The Bitcoin core is built in C++, Ethereum is built in C++, Go and Rust, with other languages being involved in various parts of the projects. Ethereum also has its own programming language, Solidity, used to build smart contracts. Actually, there are a few programming languages not just Solidity, among them there are two Python type languages, one called Serpent and a still experimental one, called Viper.
You can build a blockchain service in any language you like
IBM for example built Sawtooth Lake in Python. Ethereum also has a Python ecosystem. Just check out the Python core library of the Ethereum project – pyethereum – or Serpent or Viper, the languages mentioned above. For a browser-based Dapp, Python may not be a good choice, but outside of the browser they work very well together.
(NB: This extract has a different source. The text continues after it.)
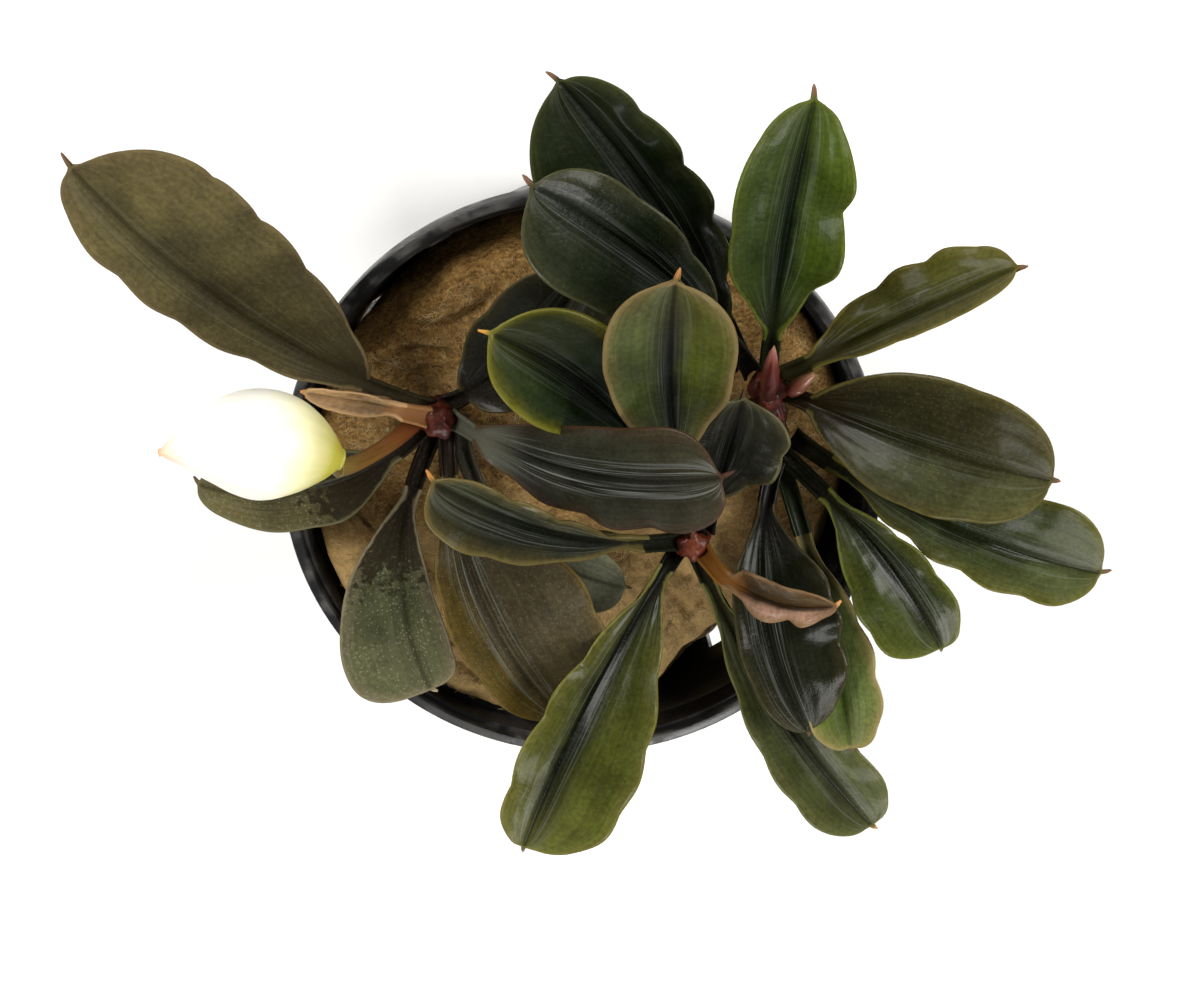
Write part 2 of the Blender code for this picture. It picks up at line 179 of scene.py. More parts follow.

For blockchain you can use any language you want (although not every language is suitable for this type of work). Looking at its basic format, a blockchain is a data structure that, once obtained, can be used in any language, not limited to the one it was built in. For Ethereum Dapps, the same principle applies. There are different client implementations for different languages.
We should also distinguish between blockchain products and Dapps. They are not the same thing. Dapps are applications that run on the Ethereum platform (or on any other blockchain platform). While blockchain products are individual, independent products or applications. If you’re building a Dapp to run on Ethereum, you have to comply with the Ethereum platform rules (using Ethers and gas and so on). But, if you’re building a blockchain product from the ground up, the world is your oyster. It’s all up to you.
Blockchain has the ability to change almost every area of our life. It’s already making a significant impact on how we build and use software. It’s a time for exploration and “colonization” of new lands. Some say blockchain is the new Internet and that may or may not be true but think of it through the revolutionary power of the Internet. It changed everything, and blockchain is ready to do the same.